The official app stores

Apple and Google seem to have reached their limits in terms of how far their existing app vetting tools can scale. Currently, app store security checks focus on high-level usability factors. For example: ‘Does the app do what it says on the box?” ; ‘Is the user experience good?’

As a result, thorough security assessments can fall by the wayside. Apple has acknowledged that it needs to update its screening tools to better detect suspicious applications moving forward. Meanwhile, Google announced its new App Defense Alliance, aimed at improving the security of the Play Store by bringing in security partners to help detect potentially harmful apps.

Until the official app stores can bring more rigor to their security reviews, organizations need to acknowledge that there are risks on the official stores and start taking steps to protect employee devices. Simple measures like only downloading trusted apps and doing your own application vetting is a good place to start.

Third-party app stores

While the App Store and Play Store remain the two largest distribution channels for mobile apps, there’s a big, bad underworld of third-party app stores and apps that exist outside of these two major players. In fact, there are more than 300 app stores worldwide, and that number continues to grow.

While some iOS users may intentionally jailbreak their mobile devices to install security enhancements, most users do it to install applications that aren’t available on the official app stores. It is also possible to install third-party apps without the device being jailbroken; this is a process referred to as sideloading apps. All the user needs to do is configure the device to trust a specific developer and they can then install any app from that developer without going through the app store. This is how a lot of companies install apps for their employees without publishing those apps on the App Store.

Google does not lock down the Android OS as much as Apple does with iOS. While Android’s default configuration does not allow sideloaded apps, it is possible to change settings to allow apps from third-party sources. According to our data, one in five Android users have their devices configured to allow third-party app installs

Sideloaded apps

Users that sideload apps face increased security risks because the application review process enforced by Apple and Google on their official app stores is bypassed and, thus, the device has less protection against inadvertently installed malware.

The number of iOS devices with a sideloaded app installed rose significantly in 2019, up from 3.4% in 2018. The increasing use of BYOD in the workplace is likely to blame because users in that scenario have more control over their devices. Developer certificates also present a risk, and so do jailbreaks. These are both reduced when devices are under management, as companies are able to ensure consistent configuration over time.

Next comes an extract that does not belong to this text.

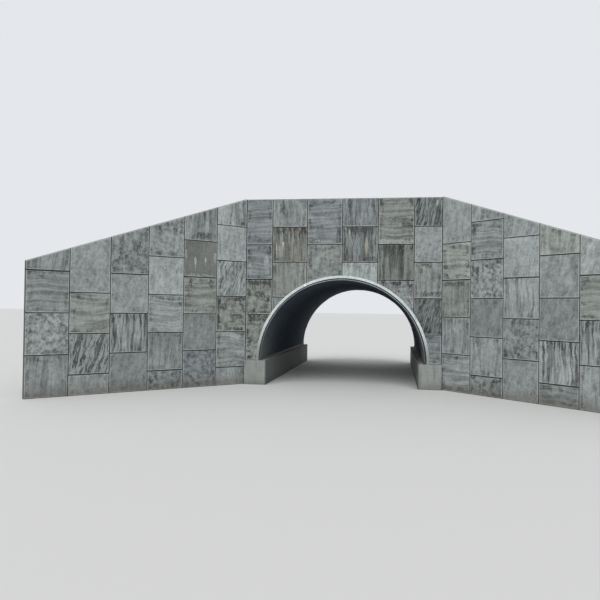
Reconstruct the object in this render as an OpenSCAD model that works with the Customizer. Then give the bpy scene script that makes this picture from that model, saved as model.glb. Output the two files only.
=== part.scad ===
// Culvert headwall: precast facing panels stacked round the mouth of a corrugated steel
// plate arch, a straight face with two flared wings whose tops fall away from it.
// Millimetres. X runs along the face with 0 on the axis of the barrel, Y runs back along
// the barrel with 0 on the front of the face, and Z is up with 0 where the wall stands.

/* [Facing panels] */
// Width of a full panel, middle of joint to middle of joint
panel_w = 1500; // [1400:10:1700]
// Height of a full panel, middle of joint to middle of joint
panel_h = 1500; // [1400:10:1700]
// Thickness of a panel
panel_t = 150; // [130:5:200]
// Width of the open joint between panels
joint_w = 20; // [15:1:30]
// Bevel cast on the front edges of a panel
bevel = 14; // [8:1:20]
// How far the half-lap reaches over the next panel
lap = 32; // [25:1:45]
// Clearance between the two halves of a half-lap, from the middle of the panel
lap_play = 6; // [4:1:10]

/* [Face] */
// Width of the narrow column at each end of the face
edge_w = 1140; // [1100:10:1300]
// Height of the face
face_h = 7960; // [7860:10:8200]
// Least height of a top piece on the face, shorter ones are cast with the panel below
face_piece_min = 500; // [480:10:600]

/* [Wings] */
// Angle by which each wing turns out of the face
wing_angle = 45; // [30:1:55]
// Width of the first column of a wing
first_w = 1440; // [1300:10:1500]
// Number of columns in a wing
wing_columns = 6; // [6]
// Fall of the wing tops per unit of run, square to the face
top_fall = 0.5; // [0.4:0.01:0.55]
// Step up from the face to the top of the wing at the corner
corner_step = 30; // [0:5:40]
// Least height of a top piece at its low end on a wing
wing_piece_min = 150; // [120:10:200]

/* [Barrel] */
// Radius of the middle of the corrugation
barrel_r = 3468; // [3400:2:3480]
// Depth of the corrugation, crest to crest
wave_d = 51; // [40:1:60]
// Length of one corrugation
wave_p = 152.4; // [140:0.2:160]
// Corrugations in the length of one plate
plate_waves = 21; // [18:1:22]
// Number of full plates round the arch
arch_plates = 5; // [5]
// Thickness of the plate, measured along the radius
plate_t = 7; // [5:0.5:9]
// Width of the bolted lap between plates
plate_lap = 150; // [100:5:200]
// How far the barrel stands out in front of the face
barrel_out = 75; // [40:5:110]

/* [Mouth] */
// Room between the barrel and the cut panels
mouth_gap = 64; // [55:1:80]
// Width of the leg of the end ring that lies on the panels
ring_face = 108; // [90:2:130]
// Length of the leg of the end ring that turns into the gap
ring_leg = 60; // [45:5:65]
// Thickness of the end ring
ring_t = 12; // [8:1:14]
// Half the angle spanned by the middle segment of the end ring
ring_seam = 26; // [20:1:40]
// Gap between the butted ends of the ring segments
ring_gap = 5; // [3:1:8]
// Clearance between the end ring and the cut edge of the panels
ring_play = 5; // [3:1:8]
// How far the filler stands back from the front of the end ring
seal_back = 25; // [18:1:40]
// Clearance between the filler and the base channel
seal_play = 5; // [3:1:10]

/* [Footings] */
// Height of the strip footings
footing_h = 1030; // [900:10:1200]
// Ledge of the footing inside the barrel
footing_ledge = 265; // [200:5:350]
// How far the footings stand out in front of the face
footing_out = 150; // [140:5:200]
// Height of the legs of the base channel
channel_h = 70; // [60:2:90]
// Thickness of the base channel
channel_t = 6; // [5:1:8]
// Clearance between the plates and each leg of the base channel
channel_play = 3; // [2:1:5]

/* [Joints and backs] */
// Length of a bearing pad
pad_l = 120; // [80:5:160]
// Width of the filter cloth bonded over the joints at the back
cloth_w = 260; // [200:10:300]
// Thickness of the filter cloth
cloth_t = 4; // [3:1:6]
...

Top sideloaded app categories:

  • Games
  • Entertainment
  • Social Media
  • Third-party app stores

Recommendations for effectively managing mobile app risk

Acknowledging that official app distribution channels are not running comprehensive security checks is an important first step; it enables organizations and users to take a more proactive and thoughtful approach to selecting applications. However, app vetting can be a challenge for organizations to adopt because it’s difficult to scale, particularly for larger organizations and those where BYOD and personally enabled corporate devices are in the mix. The best way to manage the problem is to implement a mobile security solution that includes an app vetting component that is coupled with automation and policy enforcement capabilities. This ensures a continuous evaluation of not only apps, but device and user behavior as well. Any time an app exceeds the tolerable risk, action can be taken.